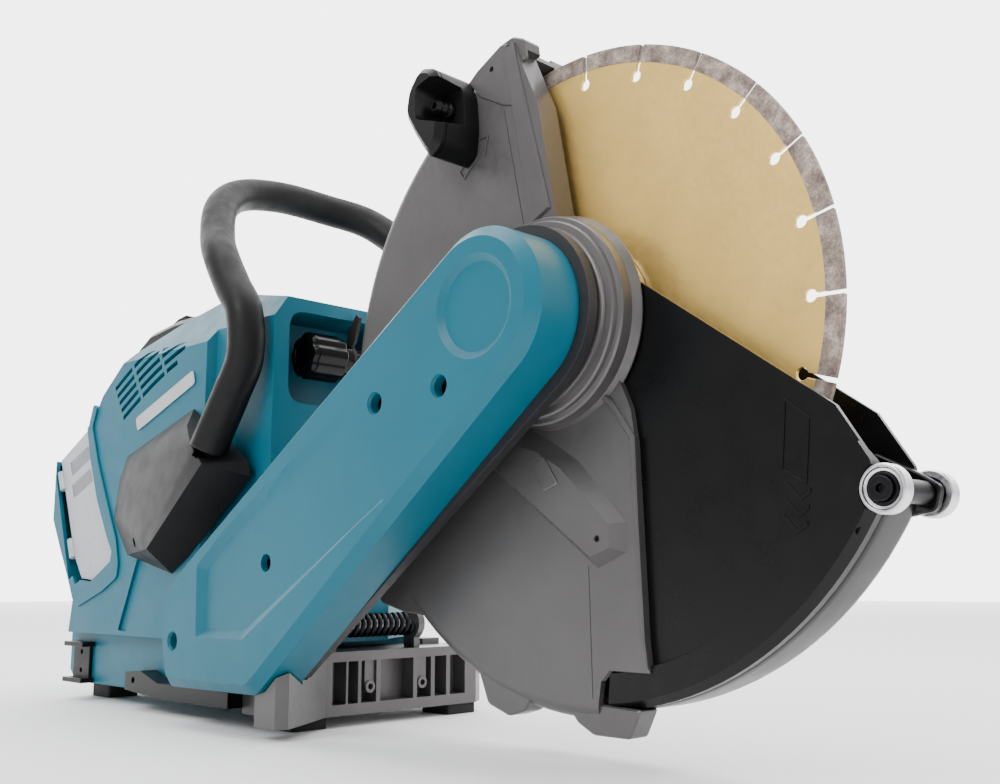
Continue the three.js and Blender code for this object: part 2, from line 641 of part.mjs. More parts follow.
function guardGrip() {
  const y1 = -GUARD_HALF_W - GAP;
  const block = chamferedSlabY(GRIP_OUTLINE, GRIP_END_Y, y1, 6);
  const nozzleWay = rodY(5.5 + GAP, GRIP_END_Y, y1 + 1, ...NOZZLE, 20);
  const nozzleRoom = slabY(rounded([
    [-89, 416], [-89, 404], [-82, 399], [-50, 398], [-50, 424], [-80, 423],
  ], 3), GRIP_END_Y - 1, -38);
  add('guard_grip', cut(block, nozzleWay, nozzleRoom), BLACK);
  add('water_nozzle', turned([
    [2.2, -54], [3.8, -54], [5, -51.5], [3.6, -49.5], [5, -46.5], [3.6, -44.5], [5.5, -42],
    [5.5, y1 - 0.05], [2.2, y1 - 0.05], [2.2, -54],
  ], ...NOZZLE, 20), BLACK);
}

// ---------------------------------------------------------------- housing

// Side outline of the housing.
const BODY_SIDE = [
  [BODY_FRONT_X, 318], [-345, BODY_TOP_Z], [-372, 334], [-422, 320], [-472, 300], [-519, 267],
  [-535, 246], [-593, 218], [-620, 212], [-620, 183], [-604, 156], [-588, 132], [-571, 108],
  [-557, 86], [-562, BODY_BOTTOM_Z], [-254, BODY_BOTTOM_Z], [-254, 132], [BODY_FRONT_X, 150],
];

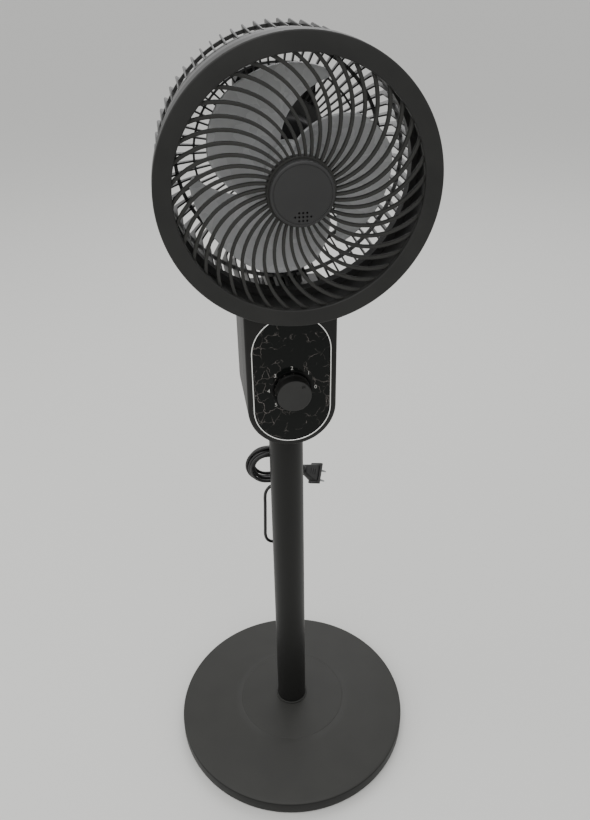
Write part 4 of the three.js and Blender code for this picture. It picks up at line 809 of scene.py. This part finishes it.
def makeFoot():
    def domeHeight(r):
        return foot["rim"] + foot["rise"] * (1 - (r / foot["crown"]) ** foot["power"])

    radius, bore, lip = foot["radius"], foot["bore"], foot["lip"]
    middle, half = foot["groove"], foot["grooveWidth"] / 2
    bottom = domeHeight(middle) - foot["grooveDepth"]
    skin = [(r, domeHeight(r)) for r in (bore, 30, 42, 56, 68)]
    skin += [(middle - half, domeHeight(middle - half)), (middle - half * 0.4, bottom),
             (middle + half * 0.4, bottom), (middle + half, domeHeight(middle + half))]
    skin += [(r, domeHeight(r)) for r in (84, 98, 112, 126, 140, 152)]
    for i in range(7):
        turn = math.radians(12 + i * 13)
        skin.append((radius - foot["edge"] + foot["edge"] * math.sin(turn),
                     foot["edgeHeight"] + foot["edge"] * math.cos(turn)))
    skin += [(radius, lip + 2), (radius - 0.6, lip), *foot["hollow"], (bore, foot["hollow"][-1][1])]
    cover = turned("footCover", skin, "Z", (0, 0, 0), 192, ring=True)
    finishPiece(cover, "footCover", "stand", baseAbs, ("base_cover",), 25)
    # the side wall's faces take the darker copy of the ABS, as painted shade
    cover.data.materials.append(rimPaintedShadeAbs)
    for face in cover.data.polygons:
        if face.normal.z < 0.7 and math.hypot(face.center.x, face.center.y) > (radius - 2) * mm:
            face.material_index = 1
    for i in range(foot["pads"]):
        turn = (i + 0.5) * 2 * math.pi / foot["pads"]
        r, height = foot["padRadius"], foot["padHeight"]
        pad = turned("pad", [(r - 1.8, 0), (r - 0.6, 0.5), (r, 1.2), (r, height)], "Z",
                     (foot["padPlace"] * math.cos(turn), foot["padPlace"] * math.sin(turn), 0), 40)
        finishPiece(pad, f"footPad{i + 1}", "stand", footRubber, (f"foot_{i + 1}",))


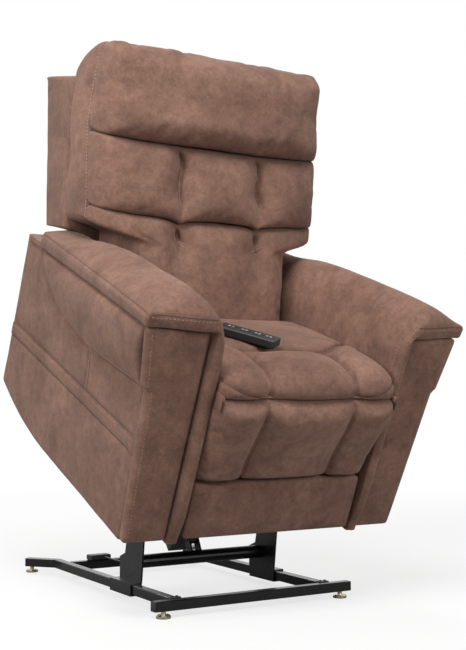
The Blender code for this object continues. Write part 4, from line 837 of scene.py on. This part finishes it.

########

Provide an exact reproduction of all the entries shown above.

Answer to this problem ::
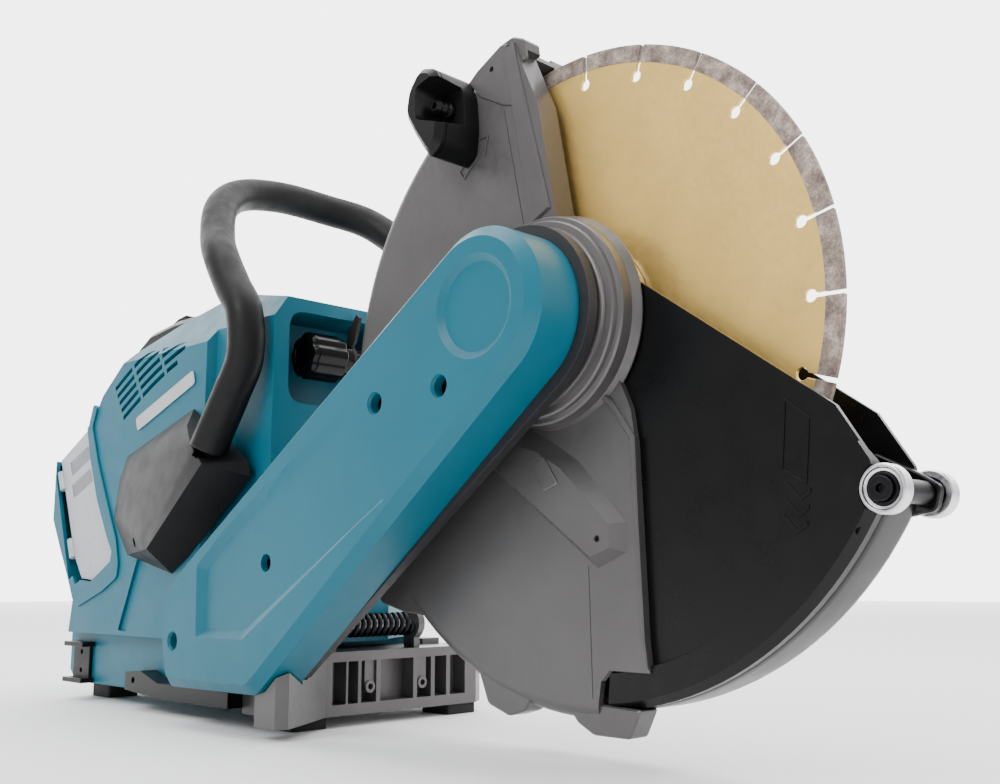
Continue the three.js and Blender code for this object: part 2, from line 641 of part.mjs. More parts follow.
function guardGrip() {
  const y1 = -GUARD_HALF_W - GAP;
  const block = chamferedSlabY(GRIP_OUTLINE, GRIP_END_Y, y1, 6);
  const nozzleWay = rodY(5.5 + GAP, GRIP_END_Y, y1 + 1, ...NOZZLE, 20);
  const nozzleRoom = slabY(rounded([
    [-89, 416], [-89, 404], [-82, 399], [-50, 398], [-50, 424], [-80, 423],
  ], 3), GRIP_END_Y - 1, -38);
  add('guard_grip', cut(block, nozzleWay, nozzleRoom), BLACK);
  add('water_nozzle', turned([
    [2.2, -54], [3.8, -54], [5, -51.5], [3.6, -49.5], [5, -46.5], [3.6, -44.5], [5.5, -42],
    [5.5, y1 - 0.05], [2.2, y1 - 0.05], [2.2, -54],
  ], ...NOZZLE, 20), BLACK);
}

// ---------------------------------------------------------------- housing

// Side outline of the housing.
const BODY_SIDE = [
  [BODY_FRONT_X, 318], [-345, BODY_TOP_Z], [-372, 334], [-422, 320], [-472, 300], [-519, 267],
  [-535, 246], [-593, 218], [-620, 212], [-620, 183], [-604, 156], [-588, 132], [-571, 108],
  [-557, 86], [-562, BODY_BOTTOM_Z], [-254, BODY_BOTTOM_Z], [-254, 132], [BODY_FRONT_X, 150],
];

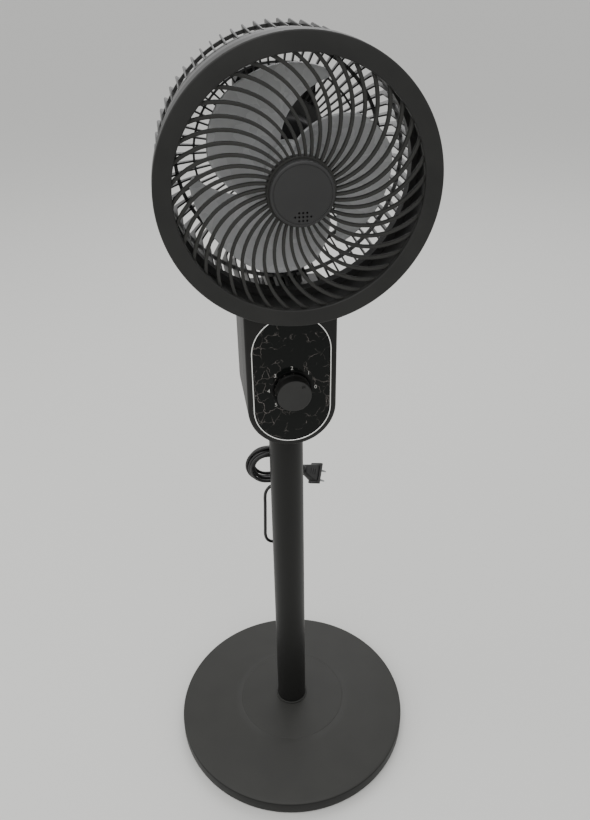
Write part 4 of the three.js and Blender code for this picture. It picks up at line 809 of scene.py. This part finishes it.
def makeFoot():
    def domeHeight(r):
        return foot["rim"] + foot["rise"] * (1 - (r / foot["crown"]) ** foot["power"])

    radius, bore, lip = foot["radius"], foot["bore"], foot["lip"]
    middle, half = foot["groove"], foot["grooveWidth"] / 2
    bottom = domeHeight(middle) - foot["grooveDepth"]
    skin = [(r, domeHeight(r)) for r in (bore, 30, 42, 56, 68)]
    skin += [(middle - half, domeHeight(middle - half)), (middle - half * 0.4, bottom),
             (middle + half * 0.4, bottom), (middle + half, domeHeight(middle + half))]
    skin += [(r, domeHeight(r)) for r in (84, 98, 112, 126, 140, 152)]
    for i in range(7):
        turn = math.radians(12 + i * 13)
        skin.append((radius - foot["edge"] + foot["edge"] * math.sin(turn),
                     foot["edgeHeight"] + foot["edge"] * math.cos(turn)))
    skin += [(radius, lip + 2), (radius - 0.6, lip), *foot["hollow"], (bore, foot["hollow"][-1][1])]
    cover = turned("footCover", skin, "Z", (0, 0, 0), 192, ring=True)
    finishPiece(cover, "footCover", "stand", baseAbs, ("base_cover",), 25)
    # the side wall's faces take the darker copy of the ABS, as painted shade
    cover.data.materials.append(rimPaintedShadeAbs)
    for face in cover.data.polygons:
        if face.normal.z < 0.7 and math.hypot(face.center.x, face.center.y) > (radius - 2) * mm:
            face.material_index = 1
    for i in range(foot["pads"]):
        turn = (i + 0.5) * 2 * math.pi / foot["pads"]
        r, height = foot["padRadius"], foot["padHeight"]
        pad = turned("pad", [(r - 1.8, 0), (r - 0.6, 0.5), (r, 1.2), (r, height)], "Z",
                     (foot["padPlace"] * math.cos(turn), foot["padPlace"] * math.sin(turn), 0), 40)
        finishPiece(pad, f"footPad{i + 1}", "stand", footRubber, (f"foot_{i + 1}",))


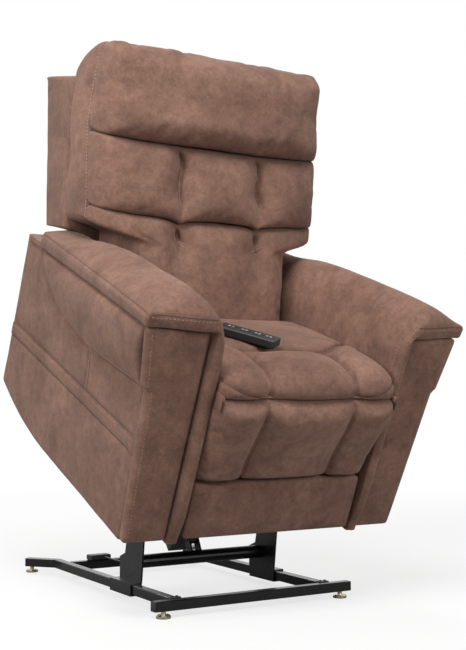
The Blender code for this object continues. Write part 4, from line 837 of scene.py on. This part finishes it.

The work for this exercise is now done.